Instruction:
Reproduce, exactly and in full, only the lines below from the one containing "Model this object" through the one containing "TOP_BASKET_HEIGHT = 0.0450".

Scripts that build objects:
--------------------------------

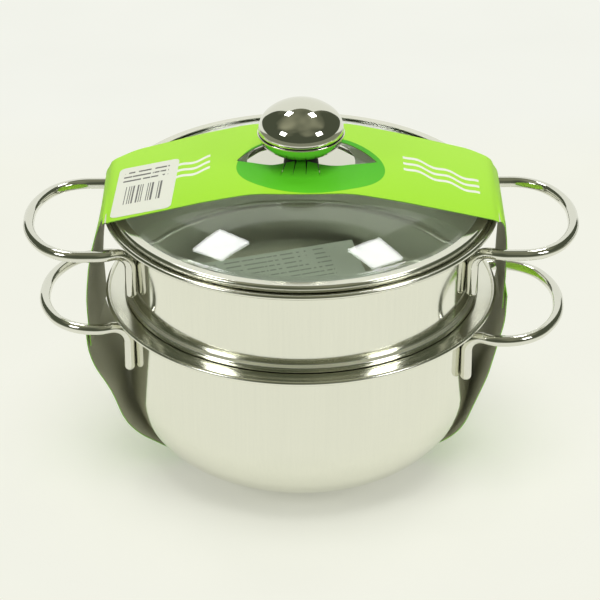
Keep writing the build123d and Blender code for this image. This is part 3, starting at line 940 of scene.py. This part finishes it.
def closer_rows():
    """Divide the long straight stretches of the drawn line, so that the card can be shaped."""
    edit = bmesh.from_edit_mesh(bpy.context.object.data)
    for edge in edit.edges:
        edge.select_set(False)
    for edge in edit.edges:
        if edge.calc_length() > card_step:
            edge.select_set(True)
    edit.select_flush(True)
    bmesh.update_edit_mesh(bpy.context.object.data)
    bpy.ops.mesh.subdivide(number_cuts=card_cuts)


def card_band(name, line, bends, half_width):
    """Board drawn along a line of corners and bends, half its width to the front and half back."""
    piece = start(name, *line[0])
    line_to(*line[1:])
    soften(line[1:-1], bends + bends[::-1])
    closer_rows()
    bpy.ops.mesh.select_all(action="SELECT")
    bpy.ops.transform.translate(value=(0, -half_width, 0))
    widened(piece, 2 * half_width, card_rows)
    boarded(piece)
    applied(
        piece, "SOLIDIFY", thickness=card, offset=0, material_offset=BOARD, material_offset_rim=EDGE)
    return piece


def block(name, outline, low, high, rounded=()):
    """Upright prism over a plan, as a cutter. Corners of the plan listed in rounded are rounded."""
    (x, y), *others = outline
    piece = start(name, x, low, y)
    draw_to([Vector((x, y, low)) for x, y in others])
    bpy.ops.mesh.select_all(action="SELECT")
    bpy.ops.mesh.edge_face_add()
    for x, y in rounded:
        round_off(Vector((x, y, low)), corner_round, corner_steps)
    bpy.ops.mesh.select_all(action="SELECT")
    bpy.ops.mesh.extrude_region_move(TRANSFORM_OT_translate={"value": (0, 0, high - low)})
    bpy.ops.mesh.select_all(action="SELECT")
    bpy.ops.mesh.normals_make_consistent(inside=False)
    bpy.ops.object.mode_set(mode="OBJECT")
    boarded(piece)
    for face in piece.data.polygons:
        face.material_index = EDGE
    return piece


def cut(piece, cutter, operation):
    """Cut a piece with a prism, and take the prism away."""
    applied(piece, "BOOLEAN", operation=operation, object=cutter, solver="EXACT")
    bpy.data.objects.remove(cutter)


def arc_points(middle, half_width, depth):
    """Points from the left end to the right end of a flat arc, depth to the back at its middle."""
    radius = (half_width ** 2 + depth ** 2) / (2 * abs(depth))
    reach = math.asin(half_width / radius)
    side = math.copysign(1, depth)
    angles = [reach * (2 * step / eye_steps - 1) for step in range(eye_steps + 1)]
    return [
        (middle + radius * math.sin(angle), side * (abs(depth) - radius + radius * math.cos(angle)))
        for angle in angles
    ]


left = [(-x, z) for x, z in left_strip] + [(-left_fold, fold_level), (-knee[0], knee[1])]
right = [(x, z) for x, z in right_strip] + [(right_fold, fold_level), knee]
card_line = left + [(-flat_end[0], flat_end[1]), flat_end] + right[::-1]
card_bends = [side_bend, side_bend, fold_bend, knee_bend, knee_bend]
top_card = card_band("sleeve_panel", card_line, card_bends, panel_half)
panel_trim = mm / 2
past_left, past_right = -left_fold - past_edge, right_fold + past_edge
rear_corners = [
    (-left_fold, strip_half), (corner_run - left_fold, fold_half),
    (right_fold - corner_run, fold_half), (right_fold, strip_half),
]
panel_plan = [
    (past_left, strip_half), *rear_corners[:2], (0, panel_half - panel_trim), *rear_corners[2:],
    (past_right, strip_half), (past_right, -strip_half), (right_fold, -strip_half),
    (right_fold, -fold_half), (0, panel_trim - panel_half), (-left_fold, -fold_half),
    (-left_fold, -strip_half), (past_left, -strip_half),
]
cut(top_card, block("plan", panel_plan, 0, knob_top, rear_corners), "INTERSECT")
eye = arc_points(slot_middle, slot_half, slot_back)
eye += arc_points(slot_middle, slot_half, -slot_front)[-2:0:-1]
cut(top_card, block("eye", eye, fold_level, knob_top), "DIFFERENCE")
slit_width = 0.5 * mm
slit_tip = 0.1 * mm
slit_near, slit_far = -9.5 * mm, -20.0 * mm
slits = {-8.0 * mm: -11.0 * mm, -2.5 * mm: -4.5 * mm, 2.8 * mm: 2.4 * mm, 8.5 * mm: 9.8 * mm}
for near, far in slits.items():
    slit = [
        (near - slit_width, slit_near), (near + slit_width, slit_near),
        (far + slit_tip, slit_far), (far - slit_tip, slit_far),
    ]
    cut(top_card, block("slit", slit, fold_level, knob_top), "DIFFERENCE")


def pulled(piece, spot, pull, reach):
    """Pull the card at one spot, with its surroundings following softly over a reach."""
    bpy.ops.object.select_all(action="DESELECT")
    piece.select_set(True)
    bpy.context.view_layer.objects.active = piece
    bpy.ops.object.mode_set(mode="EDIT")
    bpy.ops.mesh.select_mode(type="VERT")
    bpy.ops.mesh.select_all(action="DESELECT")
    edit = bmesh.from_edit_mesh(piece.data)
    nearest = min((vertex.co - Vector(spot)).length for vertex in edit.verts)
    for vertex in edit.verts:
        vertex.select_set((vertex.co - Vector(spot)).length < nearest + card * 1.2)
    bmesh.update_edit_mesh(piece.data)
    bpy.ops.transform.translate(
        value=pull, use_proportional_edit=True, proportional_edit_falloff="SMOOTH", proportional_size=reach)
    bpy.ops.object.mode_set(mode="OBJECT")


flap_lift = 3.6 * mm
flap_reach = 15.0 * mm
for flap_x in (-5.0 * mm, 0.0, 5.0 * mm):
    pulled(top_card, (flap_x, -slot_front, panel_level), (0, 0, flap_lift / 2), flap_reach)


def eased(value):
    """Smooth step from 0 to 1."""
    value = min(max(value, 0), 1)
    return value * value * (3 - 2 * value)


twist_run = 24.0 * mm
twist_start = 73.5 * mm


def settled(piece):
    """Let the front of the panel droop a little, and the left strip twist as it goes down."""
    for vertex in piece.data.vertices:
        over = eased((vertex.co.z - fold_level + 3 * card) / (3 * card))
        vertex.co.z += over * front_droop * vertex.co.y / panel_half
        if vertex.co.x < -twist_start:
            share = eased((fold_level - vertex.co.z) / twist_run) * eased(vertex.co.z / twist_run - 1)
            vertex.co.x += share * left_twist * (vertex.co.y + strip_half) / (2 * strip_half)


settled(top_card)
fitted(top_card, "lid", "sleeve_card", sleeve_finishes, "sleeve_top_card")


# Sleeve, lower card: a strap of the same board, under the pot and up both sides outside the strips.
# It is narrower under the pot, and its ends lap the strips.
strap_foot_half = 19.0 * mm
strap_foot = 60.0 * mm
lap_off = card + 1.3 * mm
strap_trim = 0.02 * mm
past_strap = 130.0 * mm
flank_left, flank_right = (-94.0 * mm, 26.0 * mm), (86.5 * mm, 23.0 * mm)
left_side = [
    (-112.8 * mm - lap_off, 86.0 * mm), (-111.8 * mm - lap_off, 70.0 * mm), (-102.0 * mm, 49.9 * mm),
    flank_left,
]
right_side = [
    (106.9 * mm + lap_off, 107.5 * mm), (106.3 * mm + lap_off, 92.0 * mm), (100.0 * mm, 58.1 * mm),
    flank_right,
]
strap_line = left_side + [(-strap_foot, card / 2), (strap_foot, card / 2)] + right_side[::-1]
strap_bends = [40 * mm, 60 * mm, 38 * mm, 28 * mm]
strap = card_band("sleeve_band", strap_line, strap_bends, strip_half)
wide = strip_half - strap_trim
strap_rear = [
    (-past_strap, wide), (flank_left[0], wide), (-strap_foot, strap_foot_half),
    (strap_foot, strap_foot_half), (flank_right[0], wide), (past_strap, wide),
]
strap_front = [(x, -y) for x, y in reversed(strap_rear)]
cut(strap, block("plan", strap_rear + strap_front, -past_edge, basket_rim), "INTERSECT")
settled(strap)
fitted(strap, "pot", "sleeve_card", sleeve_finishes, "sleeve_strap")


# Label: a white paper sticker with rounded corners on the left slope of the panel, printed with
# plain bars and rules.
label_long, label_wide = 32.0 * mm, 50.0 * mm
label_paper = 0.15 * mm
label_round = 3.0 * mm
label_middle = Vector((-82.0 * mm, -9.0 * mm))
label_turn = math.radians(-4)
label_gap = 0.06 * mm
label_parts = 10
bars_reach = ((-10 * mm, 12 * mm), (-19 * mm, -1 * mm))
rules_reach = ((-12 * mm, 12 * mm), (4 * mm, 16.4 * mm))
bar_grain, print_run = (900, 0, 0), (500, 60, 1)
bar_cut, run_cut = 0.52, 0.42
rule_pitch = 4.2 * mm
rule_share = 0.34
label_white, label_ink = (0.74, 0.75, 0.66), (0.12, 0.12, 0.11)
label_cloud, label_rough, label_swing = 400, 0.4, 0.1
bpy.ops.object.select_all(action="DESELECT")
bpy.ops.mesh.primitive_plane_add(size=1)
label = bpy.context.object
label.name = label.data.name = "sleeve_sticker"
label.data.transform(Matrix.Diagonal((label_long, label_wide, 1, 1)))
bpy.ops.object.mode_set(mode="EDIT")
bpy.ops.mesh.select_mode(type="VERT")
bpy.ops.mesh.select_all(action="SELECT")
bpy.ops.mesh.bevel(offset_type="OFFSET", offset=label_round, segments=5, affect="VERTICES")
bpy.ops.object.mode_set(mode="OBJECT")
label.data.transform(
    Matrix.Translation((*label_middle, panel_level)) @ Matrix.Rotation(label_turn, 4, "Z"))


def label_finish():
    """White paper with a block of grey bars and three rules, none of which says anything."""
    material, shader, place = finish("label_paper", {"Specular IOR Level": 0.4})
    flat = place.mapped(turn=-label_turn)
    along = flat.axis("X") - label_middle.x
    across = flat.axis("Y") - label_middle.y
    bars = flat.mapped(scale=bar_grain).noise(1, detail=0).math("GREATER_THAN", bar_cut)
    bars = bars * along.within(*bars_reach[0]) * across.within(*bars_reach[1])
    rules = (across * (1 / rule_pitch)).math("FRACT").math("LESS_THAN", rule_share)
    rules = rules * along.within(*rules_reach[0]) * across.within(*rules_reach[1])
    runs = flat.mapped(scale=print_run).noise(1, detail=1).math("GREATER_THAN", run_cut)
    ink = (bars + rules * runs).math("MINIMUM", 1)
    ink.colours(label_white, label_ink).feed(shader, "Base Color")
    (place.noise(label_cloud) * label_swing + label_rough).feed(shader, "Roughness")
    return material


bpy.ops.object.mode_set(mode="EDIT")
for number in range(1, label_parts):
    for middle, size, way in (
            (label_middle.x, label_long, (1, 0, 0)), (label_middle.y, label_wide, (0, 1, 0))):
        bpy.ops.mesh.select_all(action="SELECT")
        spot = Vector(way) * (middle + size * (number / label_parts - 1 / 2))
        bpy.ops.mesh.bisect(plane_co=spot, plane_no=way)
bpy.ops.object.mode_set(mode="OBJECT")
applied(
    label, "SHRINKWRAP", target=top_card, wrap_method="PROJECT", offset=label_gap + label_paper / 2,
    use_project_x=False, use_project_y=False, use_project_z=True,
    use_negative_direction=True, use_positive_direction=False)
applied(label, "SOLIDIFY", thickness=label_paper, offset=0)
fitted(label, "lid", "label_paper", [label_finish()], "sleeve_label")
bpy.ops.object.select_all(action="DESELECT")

--------------------------------

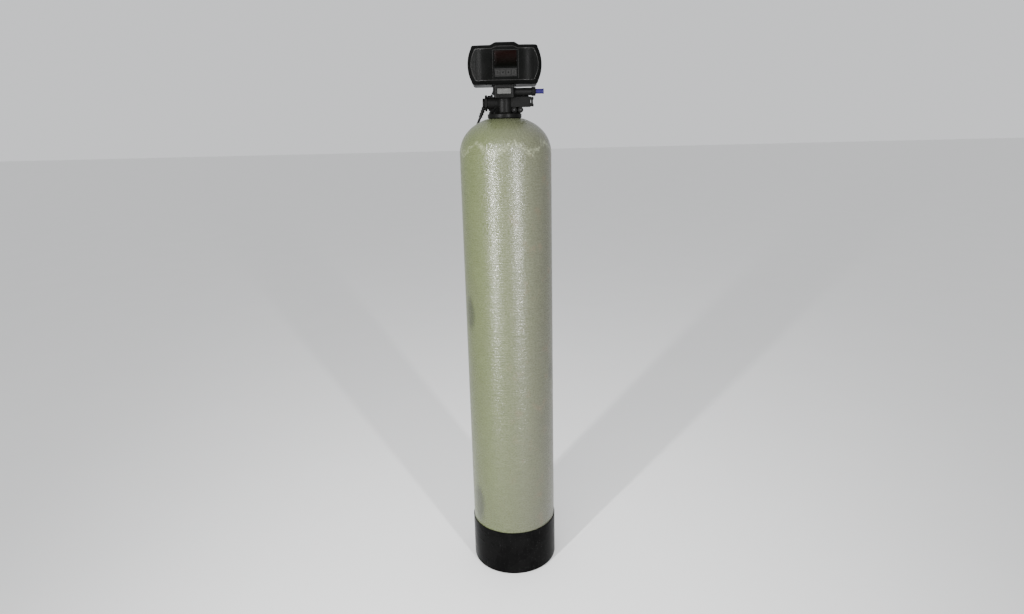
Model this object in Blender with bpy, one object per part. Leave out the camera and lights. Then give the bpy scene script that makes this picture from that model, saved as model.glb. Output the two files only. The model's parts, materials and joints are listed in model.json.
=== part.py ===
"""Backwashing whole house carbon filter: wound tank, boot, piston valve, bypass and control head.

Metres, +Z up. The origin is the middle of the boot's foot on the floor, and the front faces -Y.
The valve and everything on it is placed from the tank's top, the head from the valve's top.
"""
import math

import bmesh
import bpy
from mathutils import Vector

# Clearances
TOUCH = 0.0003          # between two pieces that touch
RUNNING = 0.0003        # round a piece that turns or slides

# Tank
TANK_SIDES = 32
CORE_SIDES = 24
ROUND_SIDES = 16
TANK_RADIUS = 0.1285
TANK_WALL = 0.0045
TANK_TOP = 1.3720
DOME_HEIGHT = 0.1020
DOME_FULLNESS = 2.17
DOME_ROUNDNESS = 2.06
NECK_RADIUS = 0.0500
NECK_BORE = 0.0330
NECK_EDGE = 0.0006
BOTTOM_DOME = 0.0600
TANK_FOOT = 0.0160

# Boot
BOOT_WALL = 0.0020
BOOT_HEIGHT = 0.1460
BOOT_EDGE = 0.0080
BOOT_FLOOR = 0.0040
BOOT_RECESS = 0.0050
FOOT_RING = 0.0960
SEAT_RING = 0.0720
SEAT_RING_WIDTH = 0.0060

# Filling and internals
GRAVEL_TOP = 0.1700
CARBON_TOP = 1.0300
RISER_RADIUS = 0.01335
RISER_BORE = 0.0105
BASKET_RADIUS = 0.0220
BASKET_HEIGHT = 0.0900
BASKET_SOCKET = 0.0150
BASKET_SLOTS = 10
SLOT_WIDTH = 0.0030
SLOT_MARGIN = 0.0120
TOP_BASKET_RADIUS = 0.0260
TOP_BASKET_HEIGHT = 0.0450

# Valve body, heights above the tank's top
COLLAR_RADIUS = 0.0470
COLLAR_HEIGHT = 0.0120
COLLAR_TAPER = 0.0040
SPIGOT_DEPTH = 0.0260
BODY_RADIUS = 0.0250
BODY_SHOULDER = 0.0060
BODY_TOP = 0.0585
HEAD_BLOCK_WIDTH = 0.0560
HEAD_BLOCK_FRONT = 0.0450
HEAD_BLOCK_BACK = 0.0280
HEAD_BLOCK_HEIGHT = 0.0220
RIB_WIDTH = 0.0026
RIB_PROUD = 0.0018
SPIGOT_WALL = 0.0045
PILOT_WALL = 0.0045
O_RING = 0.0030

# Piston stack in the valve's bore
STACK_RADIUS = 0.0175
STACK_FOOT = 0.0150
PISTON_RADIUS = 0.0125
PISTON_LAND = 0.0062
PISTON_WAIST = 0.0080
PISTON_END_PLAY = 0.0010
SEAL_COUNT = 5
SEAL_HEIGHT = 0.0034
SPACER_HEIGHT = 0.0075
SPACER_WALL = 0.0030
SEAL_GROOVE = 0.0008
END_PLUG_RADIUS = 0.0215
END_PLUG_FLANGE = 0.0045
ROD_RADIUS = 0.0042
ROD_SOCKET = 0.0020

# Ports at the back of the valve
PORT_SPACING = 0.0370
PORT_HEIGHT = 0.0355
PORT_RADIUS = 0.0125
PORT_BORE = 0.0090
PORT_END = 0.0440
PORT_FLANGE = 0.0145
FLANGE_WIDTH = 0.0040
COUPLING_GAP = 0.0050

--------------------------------

Output for this task:
Model this object in Blender with bpy, one object per part. Leave out the camera and lights. Then give the bpy scene script that makes this picture from that model, saved as model.glb. Output the two files only. The model's parts, materials and joints are listed in model.json.
=== part.py ===
"""Backwashing whole house carbon filter: wound tank, boot, piston valve, bypass and control head.

Metres, +Z up. The origin is the middle of the boot's foot on the floor, and the front faces -Y.
The valve and everything on it is placed from the tank's top, the head from the valve's top.
"""
import math

import bmesh
import bpy
from mathutils import Vector

# Clearances
TOUCH = 0.0003          # between two pieces that touch
RUNNING = 0.0003        # round a piece that turns or slides

# Tank
TANK_SIDES = 32
CORE_SIDES = 24
ROUND_SIDES = 16
TANK_RADIUS = 0.1285
TANK_WALL = 0.0045
TANK_TOP = 1.3720
DOME_HEIGHT = 0.1020
DOME_FULLNESS = 2.17
DOME_ROUNDNESS = 2.06
NECK_RADIUS = 0.0500
NECK_BORE = 0.0330
NECK_EDGE = 0.0006
BOTTOM_DOME = 0.0600
TANK_FOOT = 0.0160

# Boot
BOOT_WALL = 0.0020
BOOT_HEIGHT = 0.1460
BOOT_EDGE = 0.0080
BOOT_FLOOR = 0.0040
BOOT_RECESS = 0.0050
FOOT_RING = 0.0960
SEAT_RING = 0.0720
SEAT_RING_WIDTH = 0.0060

# Filling and internals
GRAVEL_TOP = 0.1700
CARBON_TOP = 1.0300
RISER_RADIUS = 0.01335
RISER_BORE = 0.0105
BASKET_RADIUS = 0.0220
BASKET_HEIGHT = 0.0900
BASKET_SOCKET = 0.0150
BASKET_SLOTS = 10
SLOT_WIDTH = 0.0030
SLOT_MARGIN = 0.0120
TOP_BASKET_RADIUS = 0.0260
TOP_BASKET_HEIGHT = 0.0450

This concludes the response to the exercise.